Jump to late yesterday evening (21st May 2018) at around 11PM. Linode (who my VPS server is hosted with) opened an abuse ticket against my Linode server stating that it was sending spam, complete with the full copy of the email with headers that the abuse report related to. Funnily enough the email in question had actually been received from my corporate work account early in the evening, an email from [email protected]. Concerned, I obviously immediately connected via SSH to my server to investigate the report.

Whenever you have a spam complaint there’s generally a protocol you need to follow in order to identify and examine the situation. These are key ones:

  • Where is the spam coming from?

  • Has the server been compromised?

  • Has a specific email account been compromised?

  • Rate limiting the amount of email traffic during investigation is a good idea to help digest logs

  • Look for unusually high email volume from single users

  • Examine the mail queue for any items that look suspect

  • grep mail logs for suspicious email traffic

After some initial investigation, nothing looked out of place, but that doesn’t mean there isn’t a problem.

Mail logs are your friend for this type of investigating. Linode provided the full email with headers so I can start digesting the logs for clues.

Full email with headers Linode provided in the report:

One of the most important things you always need for email abuse reports is headers. Its a standard protocol for abuse reports to include them. These are are at the top of the gist above and basically show the more nerdy information about the email. The first interesting point was the headers contained no reference to my Linode server at all. While puzzling, headers can be faked, but usually you’d expect to see yourself in the relay list if being accused of sending said spam email, otherwise how can it be tied to you?

No matter, the headers don’t provide anything useful, but more details like the from or sender address are visible so I can now try finding these entries in my mail logs. I use Exim as my Mail Transfer Agent and Exim comes with a tool called exigrep. Basically, grep but tailored for Exim logs, much nicer than having to format plaingrep commands.

As I know the from address, I attempt to locate a matching item in the log. For this I searched the Eximmainlog file, which covers all email events, accepted, rejected etc.

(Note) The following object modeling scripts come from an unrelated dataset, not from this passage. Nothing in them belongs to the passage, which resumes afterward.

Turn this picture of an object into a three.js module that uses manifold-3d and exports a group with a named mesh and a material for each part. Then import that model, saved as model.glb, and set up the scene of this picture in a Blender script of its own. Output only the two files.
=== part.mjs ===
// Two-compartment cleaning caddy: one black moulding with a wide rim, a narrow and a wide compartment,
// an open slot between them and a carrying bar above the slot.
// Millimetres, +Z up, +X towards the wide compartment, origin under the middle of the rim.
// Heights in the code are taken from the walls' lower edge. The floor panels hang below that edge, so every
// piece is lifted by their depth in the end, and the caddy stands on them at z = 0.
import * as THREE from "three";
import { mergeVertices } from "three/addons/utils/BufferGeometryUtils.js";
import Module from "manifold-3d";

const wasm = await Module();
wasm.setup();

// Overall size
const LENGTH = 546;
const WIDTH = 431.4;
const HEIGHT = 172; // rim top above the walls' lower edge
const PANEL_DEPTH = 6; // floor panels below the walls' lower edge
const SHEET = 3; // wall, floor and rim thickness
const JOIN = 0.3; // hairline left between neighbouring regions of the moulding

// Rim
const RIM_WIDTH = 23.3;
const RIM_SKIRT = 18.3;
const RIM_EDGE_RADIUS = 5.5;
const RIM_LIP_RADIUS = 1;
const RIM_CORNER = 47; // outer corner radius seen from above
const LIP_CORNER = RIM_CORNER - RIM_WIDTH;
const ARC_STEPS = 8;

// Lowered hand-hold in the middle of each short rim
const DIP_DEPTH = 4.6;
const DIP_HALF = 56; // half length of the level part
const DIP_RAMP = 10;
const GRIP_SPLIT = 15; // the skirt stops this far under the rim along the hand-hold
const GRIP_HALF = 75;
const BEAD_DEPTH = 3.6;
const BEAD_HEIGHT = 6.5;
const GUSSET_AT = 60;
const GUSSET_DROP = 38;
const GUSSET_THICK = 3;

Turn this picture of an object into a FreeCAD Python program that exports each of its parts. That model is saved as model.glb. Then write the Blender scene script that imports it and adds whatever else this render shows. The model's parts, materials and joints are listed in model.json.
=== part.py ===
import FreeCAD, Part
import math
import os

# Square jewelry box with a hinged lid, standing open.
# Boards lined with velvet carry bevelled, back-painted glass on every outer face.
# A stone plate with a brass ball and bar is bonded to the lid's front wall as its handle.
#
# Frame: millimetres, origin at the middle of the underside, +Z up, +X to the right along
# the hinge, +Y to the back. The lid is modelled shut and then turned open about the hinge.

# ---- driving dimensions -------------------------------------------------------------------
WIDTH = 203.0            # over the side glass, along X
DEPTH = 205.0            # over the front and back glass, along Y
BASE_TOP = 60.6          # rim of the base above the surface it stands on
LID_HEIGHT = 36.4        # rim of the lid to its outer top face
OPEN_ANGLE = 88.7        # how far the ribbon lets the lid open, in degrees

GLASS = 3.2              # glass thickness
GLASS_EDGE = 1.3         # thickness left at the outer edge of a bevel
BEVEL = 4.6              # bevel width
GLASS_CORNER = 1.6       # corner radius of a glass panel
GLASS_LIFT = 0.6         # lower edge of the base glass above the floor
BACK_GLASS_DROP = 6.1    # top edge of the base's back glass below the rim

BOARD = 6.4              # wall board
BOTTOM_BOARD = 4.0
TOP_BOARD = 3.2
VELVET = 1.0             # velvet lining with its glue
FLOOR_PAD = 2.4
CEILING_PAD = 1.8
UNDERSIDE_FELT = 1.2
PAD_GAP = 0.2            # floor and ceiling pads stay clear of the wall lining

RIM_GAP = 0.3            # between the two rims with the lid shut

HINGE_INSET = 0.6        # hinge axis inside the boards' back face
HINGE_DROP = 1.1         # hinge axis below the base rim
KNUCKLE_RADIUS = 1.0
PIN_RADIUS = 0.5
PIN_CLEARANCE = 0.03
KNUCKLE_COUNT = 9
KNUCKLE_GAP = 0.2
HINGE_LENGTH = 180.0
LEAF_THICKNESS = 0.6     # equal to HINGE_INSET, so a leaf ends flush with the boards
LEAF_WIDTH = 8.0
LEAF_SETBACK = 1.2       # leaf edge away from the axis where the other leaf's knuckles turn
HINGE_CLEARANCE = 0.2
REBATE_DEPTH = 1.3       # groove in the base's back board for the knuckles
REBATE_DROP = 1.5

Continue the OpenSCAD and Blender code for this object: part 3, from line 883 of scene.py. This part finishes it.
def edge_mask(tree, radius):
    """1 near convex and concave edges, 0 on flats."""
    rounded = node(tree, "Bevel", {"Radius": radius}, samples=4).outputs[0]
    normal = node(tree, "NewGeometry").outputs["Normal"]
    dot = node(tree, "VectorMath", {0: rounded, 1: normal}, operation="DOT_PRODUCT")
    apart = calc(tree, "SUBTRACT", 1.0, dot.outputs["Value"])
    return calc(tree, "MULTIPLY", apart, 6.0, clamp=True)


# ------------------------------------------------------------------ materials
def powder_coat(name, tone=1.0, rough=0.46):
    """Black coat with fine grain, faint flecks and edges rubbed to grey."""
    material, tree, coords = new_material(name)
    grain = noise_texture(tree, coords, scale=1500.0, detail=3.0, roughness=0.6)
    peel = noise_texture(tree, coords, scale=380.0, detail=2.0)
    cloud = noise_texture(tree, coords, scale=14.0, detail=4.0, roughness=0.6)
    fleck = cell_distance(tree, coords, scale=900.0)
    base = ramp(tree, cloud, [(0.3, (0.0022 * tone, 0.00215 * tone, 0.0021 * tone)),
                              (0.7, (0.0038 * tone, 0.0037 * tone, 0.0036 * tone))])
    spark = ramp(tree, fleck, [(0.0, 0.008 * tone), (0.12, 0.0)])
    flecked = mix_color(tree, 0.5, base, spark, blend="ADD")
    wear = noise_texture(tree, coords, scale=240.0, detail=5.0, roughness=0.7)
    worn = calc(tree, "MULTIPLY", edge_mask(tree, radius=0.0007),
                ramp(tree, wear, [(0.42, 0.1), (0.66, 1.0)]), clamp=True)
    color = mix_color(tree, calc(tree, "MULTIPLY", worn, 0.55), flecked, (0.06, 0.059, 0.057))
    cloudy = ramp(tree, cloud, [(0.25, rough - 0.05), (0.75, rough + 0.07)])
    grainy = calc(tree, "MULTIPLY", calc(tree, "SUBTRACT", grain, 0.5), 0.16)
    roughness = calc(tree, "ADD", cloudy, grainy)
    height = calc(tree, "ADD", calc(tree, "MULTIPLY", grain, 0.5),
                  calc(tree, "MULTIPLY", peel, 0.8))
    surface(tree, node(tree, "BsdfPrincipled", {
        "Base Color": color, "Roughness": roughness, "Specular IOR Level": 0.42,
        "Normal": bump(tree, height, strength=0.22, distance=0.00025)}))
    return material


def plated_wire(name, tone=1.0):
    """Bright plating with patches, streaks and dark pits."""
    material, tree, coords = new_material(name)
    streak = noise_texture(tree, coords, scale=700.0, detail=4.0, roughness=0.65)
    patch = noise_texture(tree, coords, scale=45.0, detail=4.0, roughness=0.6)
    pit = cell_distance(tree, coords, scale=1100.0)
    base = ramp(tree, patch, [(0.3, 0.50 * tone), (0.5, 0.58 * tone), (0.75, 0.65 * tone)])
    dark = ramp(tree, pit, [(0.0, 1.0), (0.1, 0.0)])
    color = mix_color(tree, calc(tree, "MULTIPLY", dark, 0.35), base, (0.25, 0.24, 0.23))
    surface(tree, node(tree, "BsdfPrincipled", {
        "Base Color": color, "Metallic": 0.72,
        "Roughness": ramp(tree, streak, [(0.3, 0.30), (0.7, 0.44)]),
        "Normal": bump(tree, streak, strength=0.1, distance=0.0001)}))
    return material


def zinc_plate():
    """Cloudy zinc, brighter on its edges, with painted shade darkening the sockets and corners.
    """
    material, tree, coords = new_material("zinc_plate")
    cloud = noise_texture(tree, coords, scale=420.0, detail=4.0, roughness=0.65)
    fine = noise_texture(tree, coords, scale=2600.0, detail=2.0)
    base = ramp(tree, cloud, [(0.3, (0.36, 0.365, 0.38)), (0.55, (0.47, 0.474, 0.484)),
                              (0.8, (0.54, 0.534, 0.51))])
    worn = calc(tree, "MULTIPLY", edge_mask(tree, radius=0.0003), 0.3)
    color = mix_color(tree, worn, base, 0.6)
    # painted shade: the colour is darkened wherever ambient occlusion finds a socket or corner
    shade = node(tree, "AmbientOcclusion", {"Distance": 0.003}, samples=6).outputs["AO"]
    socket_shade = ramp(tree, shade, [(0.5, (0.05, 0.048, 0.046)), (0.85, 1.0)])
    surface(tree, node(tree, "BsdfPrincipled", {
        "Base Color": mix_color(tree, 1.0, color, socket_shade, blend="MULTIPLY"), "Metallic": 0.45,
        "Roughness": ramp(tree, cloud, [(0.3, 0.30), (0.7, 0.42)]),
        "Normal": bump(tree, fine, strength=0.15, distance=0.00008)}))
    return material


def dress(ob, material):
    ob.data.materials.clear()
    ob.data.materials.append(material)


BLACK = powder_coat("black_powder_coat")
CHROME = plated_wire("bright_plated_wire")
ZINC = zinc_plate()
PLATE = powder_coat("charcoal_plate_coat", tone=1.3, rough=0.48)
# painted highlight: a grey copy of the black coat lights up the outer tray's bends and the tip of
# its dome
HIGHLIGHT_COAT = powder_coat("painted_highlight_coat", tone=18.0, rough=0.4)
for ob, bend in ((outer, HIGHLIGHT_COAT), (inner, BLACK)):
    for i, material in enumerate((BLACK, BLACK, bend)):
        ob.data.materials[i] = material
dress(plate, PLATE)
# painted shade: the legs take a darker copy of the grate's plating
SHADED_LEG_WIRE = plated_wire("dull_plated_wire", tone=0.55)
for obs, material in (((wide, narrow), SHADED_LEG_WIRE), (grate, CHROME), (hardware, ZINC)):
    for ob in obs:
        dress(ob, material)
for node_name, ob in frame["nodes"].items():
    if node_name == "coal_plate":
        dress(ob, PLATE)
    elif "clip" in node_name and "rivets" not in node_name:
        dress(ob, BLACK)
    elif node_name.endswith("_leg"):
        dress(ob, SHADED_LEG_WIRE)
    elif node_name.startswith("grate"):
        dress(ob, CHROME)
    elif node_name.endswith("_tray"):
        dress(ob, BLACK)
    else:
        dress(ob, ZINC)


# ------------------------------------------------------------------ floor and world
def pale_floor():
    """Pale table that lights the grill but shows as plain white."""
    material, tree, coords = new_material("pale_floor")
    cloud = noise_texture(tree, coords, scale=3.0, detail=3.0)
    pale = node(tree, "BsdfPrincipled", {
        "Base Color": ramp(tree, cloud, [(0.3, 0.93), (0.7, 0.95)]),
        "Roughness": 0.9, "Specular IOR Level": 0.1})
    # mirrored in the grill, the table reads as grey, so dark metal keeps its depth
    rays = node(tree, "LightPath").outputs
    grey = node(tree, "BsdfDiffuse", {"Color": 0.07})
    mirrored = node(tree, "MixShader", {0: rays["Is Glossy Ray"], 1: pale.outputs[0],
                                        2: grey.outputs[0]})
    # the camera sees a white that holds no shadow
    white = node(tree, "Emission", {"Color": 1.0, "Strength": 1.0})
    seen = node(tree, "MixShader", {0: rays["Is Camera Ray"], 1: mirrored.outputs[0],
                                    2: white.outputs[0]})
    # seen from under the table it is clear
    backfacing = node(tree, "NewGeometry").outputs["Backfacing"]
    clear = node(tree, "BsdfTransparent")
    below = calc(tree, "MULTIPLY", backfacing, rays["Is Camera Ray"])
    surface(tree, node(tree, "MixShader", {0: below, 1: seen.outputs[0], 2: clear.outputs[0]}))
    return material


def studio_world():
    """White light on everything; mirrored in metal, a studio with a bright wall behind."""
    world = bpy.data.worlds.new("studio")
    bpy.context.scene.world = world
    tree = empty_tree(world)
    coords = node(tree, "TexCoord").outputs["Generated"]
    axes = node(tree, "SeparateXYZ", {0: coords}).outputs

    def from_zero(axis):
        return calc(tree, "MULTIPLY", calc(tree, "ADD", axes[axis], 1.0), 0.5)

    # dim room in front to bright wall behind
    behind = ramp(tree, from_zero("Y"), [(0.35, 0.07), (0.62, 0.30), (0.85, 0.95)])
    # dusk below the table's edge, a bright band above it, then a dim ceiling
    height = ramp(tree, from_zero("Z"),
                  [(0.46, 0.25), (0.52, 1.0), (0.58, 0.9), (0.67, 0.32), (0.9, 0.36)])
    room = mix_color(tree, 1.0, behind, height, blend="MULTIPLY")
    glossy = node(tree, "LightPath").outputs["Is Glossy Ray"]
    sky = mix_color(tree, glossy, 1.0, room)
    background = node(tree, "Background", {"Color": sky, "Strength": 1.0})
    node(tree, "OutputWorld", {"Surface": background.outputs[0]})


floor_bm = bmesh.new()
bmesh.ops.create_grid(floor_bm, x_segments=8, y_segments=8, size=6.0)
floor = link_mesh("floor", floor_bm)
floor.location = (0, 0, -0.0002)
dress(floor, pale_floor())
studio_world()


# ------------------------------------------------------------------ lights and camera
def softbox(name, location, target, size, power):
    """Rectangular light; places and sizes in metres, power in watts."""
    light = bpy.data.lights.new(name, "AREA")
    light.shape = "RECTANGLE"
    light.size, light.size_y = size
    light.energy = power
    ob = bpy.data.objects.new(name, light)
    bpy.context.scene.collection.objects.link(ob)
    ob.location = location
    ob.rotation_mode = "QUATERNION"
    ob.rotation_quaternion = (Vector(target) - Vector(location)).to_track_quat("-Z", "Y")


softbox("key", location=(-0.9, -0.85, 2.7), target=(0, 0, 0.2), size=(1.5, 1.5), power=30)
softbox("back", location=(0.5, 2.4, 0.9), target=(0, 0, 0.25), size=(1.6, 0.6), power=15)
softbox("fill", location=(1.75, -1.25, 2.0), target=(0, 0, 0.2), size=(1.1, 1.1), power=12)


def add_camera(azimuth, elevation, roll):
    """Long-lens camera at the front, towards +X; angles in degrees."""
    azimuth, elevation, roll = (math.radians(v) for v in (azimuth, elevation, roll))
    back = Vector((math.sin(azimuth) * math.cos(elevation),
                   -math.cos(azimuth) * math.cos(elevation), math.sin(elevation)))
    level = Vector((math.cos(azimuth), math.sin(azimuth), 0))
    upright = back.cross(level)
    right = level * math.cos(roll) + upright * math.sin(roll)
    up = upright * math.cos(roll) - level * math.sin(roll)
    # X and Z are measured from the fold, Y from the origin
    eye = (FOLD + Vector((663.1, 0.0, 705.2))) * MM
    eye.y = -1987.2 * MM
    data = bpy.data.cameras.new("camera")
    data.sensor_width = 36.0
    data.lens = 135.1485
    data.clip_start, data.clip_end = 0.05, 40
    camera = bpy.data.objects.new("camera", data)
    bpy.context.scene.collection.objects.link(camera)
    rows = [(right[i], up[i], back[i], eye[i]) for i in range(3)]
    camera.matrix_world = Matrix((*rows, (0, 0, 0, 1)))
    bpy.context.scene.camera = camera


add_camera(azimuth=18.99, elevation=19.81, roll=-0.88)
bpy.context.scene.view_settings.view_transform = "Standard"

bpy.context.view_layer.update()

exigrep "[email protected]" /var/log/exim/mainlog

No results. OK strange, how exactly has this email supposedly come from my server if there’s no log of it? Maybe the logs have rotated since? Its possible. I added * (wildcard) to the end of the file name so exigrep looks at all log files available on the file system.

exigrep "[email protected]" /var/log/exim/mainlog*

Nope. Still nothing. OK this is odd. Well the envelope ID is there so lets try searching for that, that’s pretty much the absolute reference to tie any email back to the source.

exigrep "0vXAXPW2TmSNt-e-U8Y_tw" /var/log/exim/mainlog*

Still nothing. OK now I’m at a loss, because I’ve got Linode saying this email originated from my server, yet the headers don’t mention my server at all and my Exim logs have no record of any email of this kind being processed. Have spammers gained access to the server and cleaned the logs? Unlikely. There was no evidence of any breach through an email account or a user account on the server itself.

Sometimes, you can easily get fixated on an area you think is the problem when its not. This turned out to be one of those situations. If you keep looking past the email headers you will find the original HTML source code that was sent in the email.

Line 206–208, has this code written as a CSS comment. It has likely come from a responsive template, belonging to Litmus and adapted by the community.

/* Remove margin on email wrapper in Android 4.4 KitKat *//* See more at: https://blog.jmwhite.co.uk/2015/09/19/revealing-why-emails-appear-off-centre-in-android-4-4-kitkat/ */div[style*="margin: 16px 0"] {margin:0 !important; font-size:100% !important;}

What’s however more interesting, is I actually wrote the blog post the CSS comment features! It relates to a quirk of the Android 4.4 built in email client that had some odd off centre behaviour with email layouts. I documented the issue and proposed a slightly weird attribute selector CSS rule to target a CSS property. Inception right? It did the job though. Someone’s created some boilerplate code and documented each line it seems, they were even kind enough to reference me, but that’s probably what just burned me!

So it turns out Linode’s automated system has flagged this email as spam and tied it to me, because of the domain blog.jmwhite.co.uk being in the email and you guessed it, my domain blog.jmwhite.co.uk and indeed jmwhite.co.uk is hosted on the accused Linode server!

What may have further pushed me into the crossfire here, is my DNS for the domain jmwhite.co.uk is also hosted at Linode and obviously tied to the same account the accused Linode server is on, so it looks like a bad case of mistaken identity and an overzealous automated system getting a bit itchy on the details. Clearly Linode don’t vet their abuse reports that closely as it was clearly obvious that the headers didn’t show my involvement in this, but anyhow, situation clarified, my Linode doesn’t get terminated for spam, everyone’s happy!

Its also interesting to know that spammers at least care about the devices there spam goes to, given they are using boilerplate code to have responsive email campaigns! They didn’t get the memo about HTML/CSS comments being a potentially dangerous thing in HTML email campaigns though, but then I’d not have a story to share about a bizarre case of mistaken identity!